To call Castle a genius is not to mystify him. It is to acknowledge the stubborn fact of the work itself. Genius, in his case, does not look like glamour. It looks like recurrence, patience, material intelligence, and a visual imagination capable of making a private world legible without ever betraying its privacy. He is strange not because he is inaccessible, but because he remains irreducible. One can narrate the biography, identify the materials, list the places, describe the circumstances—and still the work keeps more of itself than one can quite account for.

That remainder is where great art lives. Not in explanation, but in surplus. Not in mystery for its own sake, but in the experience of finding that a work continues to unfold after interpretation has done its best. Castle belongs there. He belongs among the artists who changed American seeing. He did it from Idaho. He did it from near silence. He did it with the discarded. He did it so persuasively that the discarded no longer looks disposable afterward.

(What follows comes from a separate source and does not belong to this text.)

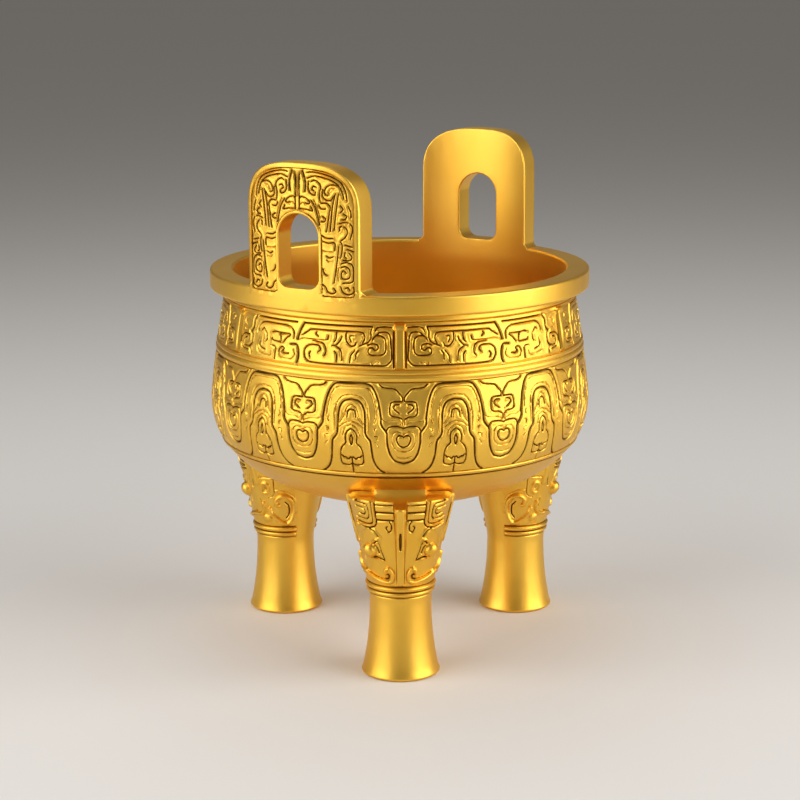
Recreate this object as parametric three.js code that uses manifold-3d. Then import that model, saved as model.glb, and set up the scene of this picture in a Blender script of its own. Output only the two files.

For Idaho, this should matter enormously. States often search for identity through the loudest available symbols: the spectacular landscape, the notable politician, the pioneer myth, the marketable animal. All of those have their place. But James Castle offers something rarer and more enduring: a model of Idaho consciousness itself. Alert. Resourceful. Inwardly vast. Suspicious of display. Loyal to place. Able to draw meaning from what others pass by. If The Idaho Identity means anything beyond brochure language, it should have room for that.

To stand before a James Castle work is to feel that the neglected world has been returned to dignity. The old American promise, so often vulgarized, was that anyone might make something of himself. Castle proposes the deeper version: that even the humblest material world, honestly seen, might reveal itself as inexhaustible. In Idaho, that does not feel like a metaphor. It feels like recognition.